In de omgeving waren op dat moment de Noorse kustvaarder Lindebö en het Noorse visserschip Jenny aanwezig die direct naderbij kwamen om de opvarenden te helpen. De kustwacht van Justöy had vanuit het kuststation aldaar het voorval gesignaleerd en doorgegeven aan het Kristiansand Sjoforsvarsavsnitt (Marinestation Kristiansand). Deze besloten een Marinens Flyvebaatfabrikk M.F.11 van de vliegbasis in Marvika naar het voorval te zenden. Om 12.07 uur rapporteerde Löytnant Hansen vanuit het toestel de situatie. ORP Orzel had ondertussen onderwater een omcirkelende beweging gemaakt en vuurde een tweede torpedo af, die om 12.15 uur de Rio de Janeiro trof, waarna de boeg van het schip afbrak en de restanten snel zonken.

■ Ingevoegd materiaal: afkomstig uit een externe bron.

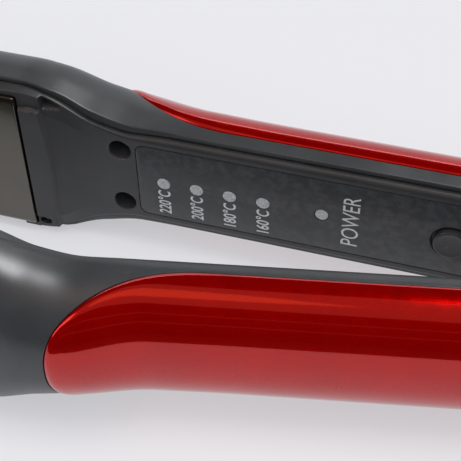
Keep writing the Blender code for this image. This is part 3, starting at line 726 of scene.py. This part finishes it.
def screws(arm, finish):
    """Pan-head screws with a cross recess, deep in the wells."""
    seat = SCREW_SEAT - 0.1
    outline = [(1.1, 6.5), (1.2, 6.2), (1.2, 0.0), (2.05, 0.0), (2.2, -0.15), (2.2, -0.8), (2.0, -1.2),
               (1.5, -1.55), (0.8, -1.75)]
    slot = np.array([(1.1, 0.26), (-1.1, 0.26), (-1.1, -0.26), (1.1, -0.26)])
    for name, side in (("upper", 1), ("lower", -1)):
        centre = np.array([SCREW_REACH, side * SCREW_HEIGHT])
        mesh = arm.turned(centre, [(radius, seat + depth) for radius, depth in outline], 40).mesh("screw")
        for turn in (0.4, 0.4 + math.pi / 2):
            spun = slot @ np.array([(math.cos(turn), math.sin(turn)), (-math.sin(turn), math.cos(turn))])
            rings = [np.insert(centre + spun * scale, 1, seat - depth, axis=1)
                     for depth, scale in ((2.4, 1.15), (0.7, 0.6))]
            mesh = subtract(mesh, Shape().solid(arm.place(rings)).mesh("cross"))
        arm.piece("screw_" + name, mesh, finish, "steel", "cover_screw_" + name)


def heated_plate(arm, finish):
    """The coated plate: a flat face, softly rolled long edges and the two rails behind it."""
    low, high = PLATE_REACHES

    def outline(inset):
        return rounded_outline(low + 0.3 * inset, high - 0.3 * inset, PLATE_HALF_WIDTH - 1.9 * inset, 0.9, 8)

    rolled = quarter(0.0, -PLATE_RISE, -0.7, 0.7, 8, 0.2)
    shape = arm.slab(outline, [(0.0, -0.7), (0.0, 0.7 - PLATE_RISE)] + rolled)
    for heights in ((10.6, 12.4), (-12.4, -10.6)):
        section = [(-0.7, heights[0]), (3.4, heights[0]), (3.4, heights[1]), (-0.7, heights[1])]
        shape.solid(arm.place([[(reach, *spot) for spot in section] for reach in (low + 0.5, high - 0.5)]))
    add_piece(arm.name + "_hot_plate", shape, finish, arm.name + "_plate_unit",
              [arm.name + "_plate"], 40)


def panel_outline(inset):
    """The control panel's outline."""
    low, high = PANEL_REACHES
    return rounded_outline(low + inset, high - inset, PANEL_HALF_WIDTH - inset, PANEL_CORNER - inset, 8)


def control_panel(arm, finish):
    """The thin insert with its softened edge, and holes for the lamps and the button."""
    blank = arm.slab(panel_outline, [(0.14, 1.0), (0.0, 0.86), (0.0, 0.14), (0.04, 0.05), (0.14, 0.0)])
    cutter = Shape()
    for reach in LIGHTS.values():
        hole = [(0.05, 2.0), (0.05, 0.1), (0.15, 0.0), (0.65, -0.5)]
        arm.turned((reach, 0.0), [(LIGHT_RADIUS + wider, depth) for wider, depth in hole], shape=cutter)
    hole = [(0.0, 2.0), (0.0, 0.28), (0.28, 0.0), (0.78, -0.5)]
    arm.turned(BUTTON_SPOT, [(BUTTON_HOLE + wider, depth) for wider, depth in hole], 64, cutter)
    mesh = subtract(blank.mesh("panel_blank", 30), cutter.mesh("panel_cutter"))
    add_piece("panel_plate", mesh, finish, arm.body, ["control_panel"])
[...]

De Poolse onderzeeboot verliet hierna het gebied.
De Noorse marine had ondertussen ook de torpedobootjager KS Odin (1939) naar het voorval toegezonden. De torpedobootjager kwam om 12.45 uur op de locatie aan. Samen met de Lindebö en de Jenny trachtten de Noren zo veel mogelijk opvarenden te redden. Van de opvarenden werden 150 man gered, 180 manschappen overleefden de gebeurtenis niet. De overlevenden werden in Kristiansand aan land gebracht. Het was ondertussen de Noren opgevallen dat veel opvarenden Duitse militaire uniformen droegen en dat sommigen zelfs bewapend waren. Aanvankelijk kwamen ze onder toezicht van de Noorse politie die al snel probeerde eerst de Noorse Marine en later de Noorse Landmacht te alarmeren. Deze deelden aanvankelijk de zorgen van de politiechef niet. Pas nadat de politiechef van Kristiansand het Noorse Ministerie van Binnenlandse Zaken informeerde kwam er langzaam aan enig schot in de zaak. Om 18.30 uur werd het Ministerie van Defensie ingelicht en rond 20.00 uur de Minister van Defensie. Stappen werden echter niet ondernomen.[2]
Kapitan Marynarki (Luitenant-ter-Zee 1e Klasse) Jan Grudzinski van ORP Orzel rapporteerde zoals gebruikelijk eveneens het voorval. Zijn rapport heeft echter nooit het Britse Admiralty bereikt.[3][4]